I have had this several times. If I remember roght, it is enough to make a field as int, make some content, make the field text and add more.

I think I had choice field with 1,2,3,... and then added 1,2,3 from api ( used choice field to show editor '1 urgent', '2 medium' etc)

1 Like

We have the same issue with a migration import into Plone 6 with an export from Plone 4.
This error is truly annoying and should/must not happen with a fresh site.

I agree with you, it is really annoying. @yurj 's advice worked like a charm for me. In case you haven't seen it; I cleaned and reindexed all the fields one by one, until I found the problematic one.
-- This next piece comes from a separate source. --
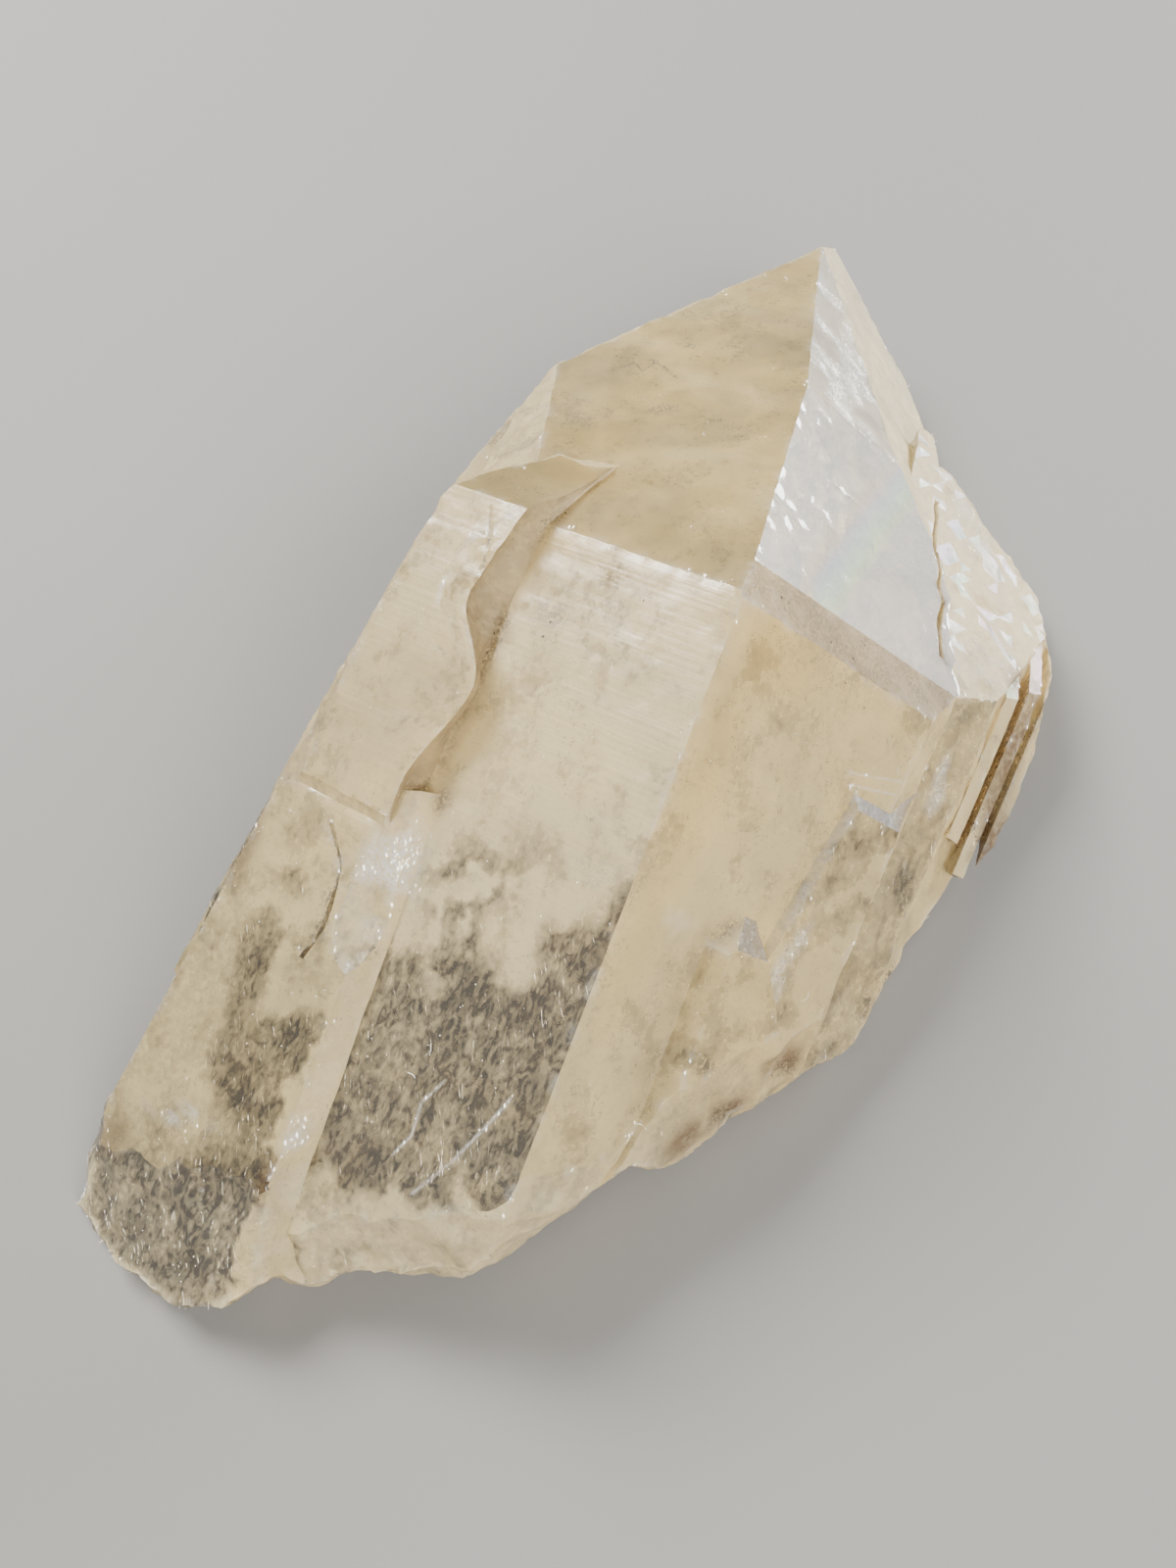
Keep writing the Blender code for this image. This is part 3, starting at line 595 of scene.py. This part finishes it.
for line, width, depth, kind in strokes:
    on = nearLine(at, line, width)
    lift -= on * depth
    if kind == "frost":
        frost = most(frost, on * 0.8)
    else:
        lines = most(lines, on)
dirt = most(dirt, lines * 0.85)

# the raised plate's right edge swings in and out, by mm at each mm along
plateEdge = {"along": (-56, -46, -36, -29, -24, -19, -10, 0, 6), "swing": (0, -1.2, 1.5, 4.6, 3.2, -4.8, -3.2, -1, 0),
             "smoothing": (-4, -2.4, -0.8, 0.8, 2.4, 4), "from": (20, 24), "to": (38, 47), "rise": (0.5, 4),
             "highest": 6.5}
leftOf = -0.5 * places[:, 0] - 0.866 * places[:, 1]
height = places @ faceNormal(-30, 90)
swing = sum(np.interp(places[:, 2] + reach, plateEdge["along"], plateEdge["swing"])
            for reach in plateEdge["smoothing"]) / len(plateEdge["smoothing"])
swing = swing * ramp(height, *plateEdge["rise"]) * (height < plateEdge["highest"])
swing = swing * (1 - ramp(leftOf, *plateEdge["to"])) * ramp(leftOf, *plateEdge["from"])
shift = swing[:, None] * np.array((0.5, 0.866, 0))
# the step on the left rhomb thins out towards its right end
stepEnd = {"place": (-26, -26, 10), "reach": (2, 20), "share": 0.8, "heights": (0.2, 4.6)}
above = places @ faceNormal(-30, 51.8)
thinning = 1 - ramp(np.linalg.norm(places - stepEnd["place"], axis=1), *stepEnd["reach"])
lowered = np.where(between(above, *stepEnd["heights"]), above, 0) * thinning * stepEnd["share"]
shift -= lowered[:, None] * faceNormal(-30, 51.8)

meeting = np.bincount(corner, minlength=count)   # how many face corners meet at each point
for axis in range(3):
    shift[:, axis] += np.bincount(corner, weights=lift * facing[:, axis], minlength=count) / meeting
low, high = np.array(cadBox[0]) + bodyMesh["inside"], np.array(cadBox[1]) - bodyMesh["inside"]
mesh.vertices.foreach_set("co", np.clip(outOfCrystal(places + shift), low, high).ravel())
mesh.update()


def keepField(name, values, domain, kind="FLOAT", slot="value"):
    mesh.attributes.new(name, kind, domain).data.foreach_set(slot, values.astype(np.float32).ravel())


fields = {"milk": milk, "honey": honey, "cool": cool, "stain": stain, "dirt": dirt, "frost": frost, "glow": glow,
          "shade": shade, "rainbow": rainbow, "speckle": speckle,
          "broken": broken + face["band"] + ledges + 0.4 * sideTop}
for name, values in fields.items():
    keepField(name, np.clip(values, 0, 1), "CORNER")
# where the loose bits lie
upward = turnedTo((0, 0, 1))
for name, values in {
    "upward": ramp(upward, 0.3, 0.9),
    "gritty": dirt * ramp(grain, 0.4, 0.7) * ramp(upward, -0.9, -0.5) * (1 - lines),
    "bruised": frost * ramp(cloud(at, (2.2, 2.2, 5), 67, 2), 0.35, 0.7),
    "flecked": ramp(1 - milk, 0.25, 0.9) * ramp(wisps, 0.45, 0.95) * (1 - dirt) * (1 - rightRhomb),
}.items():
    keepField(name, values.reshape(-1, 3).mean(1), "FACE")
keepField("crystalPlace", places, "POINT", "FLOAT_VECTOR", "vector")
crystal = addObject("crystal", mesh)
print("relief and fields", round(time.time() - clock, 1), "s")


# material helpers
def addNode(nodes, kind, settings=None, **values):
    made = nodes.new(kind)
    for name, value in (settings or {}).items():
        setattr(made, name, value)
    for name, value in values.items():
        made.inputs[name.replace("_", " ")].default_value = value
    return made


def feed(tree, sockets, values):
    # each value is a socket to link from, a plain value, or None to leave alone
    for socket, value in zip(sockets, values):
        if isinstance(value, bpy.types.NodeSocket):
            tree.links.new(value, socket)
        elif value is not None:
            socket.default_value = value


def plainMaterial(name, colour, roughness):
    made = bpy.data.materials.new(name)
    made.use_nodes = True
    shader = made.node_tree.nodes["Principled BSDF"]
    shader.inputs["Base Color"].default_value = colour
    shader.inputs["Roughness"].default_value = roughness
    return made


def addSockets(tree, side, sockets):
    for name, kind in sockets:
        tree.interface.new_socket(name, in_out=side, socket_type="NodeSocket" + kind)


def mathNode(tree, operation, a, b=None, clamp=False, c=None):
    made = addNode(tree.nodes, "ShaderNodeMath", {"operation": operation, "use_clamp": clamp})
    feed(tree, made.inputs, (a, b, c))
    return made.outputs[0]


def mixColour(tree, share, a, b, kind="MIX"):
    made = addNode(tree.nodes, "ShaderNodeMix", {"data_type": "RGBA", "blend_type": kind})
    feed(tree, (made.inputs[0], made.inputs[6], made.inputs[7]), (share, a, b))
    return made.outputs[2]


def noiseNode(tree, place, scale, detail=4, distortion=0.0, stretch=None):
    if stretch:
        squash = addNode(tree.nodes, "ShaderNodeMapping", Scale=stretch)
        tree.links.new(place, squash.inputs["Vector"])
        place = squash.outputs[0]
    made = addNode(tree.nodes, "ShaderNodeTexNoise", Scale=scale, Detail=detail, Distortion=distortion)
    tree.links.new(place, made.inputs["Vector"])
    return made.outputs["Fac"]


def rampNode(tree, value, low, high, toLow=0.0, toHigh=1.0):
    made = addNode(tree.nodes, "ShaderNodeMapRange", {"interpolation_type": "SMOOTHSTEP"},
                   From_Min=low, From_Max=high, To_Min=toLow, To_Max=toHigh)
    tree.links.new(value, made.inputs["Value"])
    return made.outputs[0]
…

The problem in our case is that the customer has a field order in various content-types, used for different purposes. Some definitions are a TextLine, others are an Int. So the mismatch of types is explained (and can be fixed).

The fundamental problem ist ZCatalog. This module is almost 25 years old (I also had my fingers in the code for many years). At the time, the implementation was cool and working (but we did not know better). But with the eyes of today, the implementation is just broken, badly designed and just a mess. Unfortunately, nobody had the courage to replace this mess with a better implementation. ZCatalog stinks on a high level.

But works out of the box, supereasy and solve 99% of the use cases for a site.

We need a better model. For example facet support is missing. Facet queries can be done with the actual model but it is not trivial and not standard.

Maybe starting listing what is missing could help. For example autocompletion is missing OOTB. Text indexing could be improved, also language specific searches are missing.

1 Like

Completely off topic, but for some cases I have made indexers to update two indexes (from one field), saving it as an int in index 1 if it is an int and something else in index 2 if it is not an int.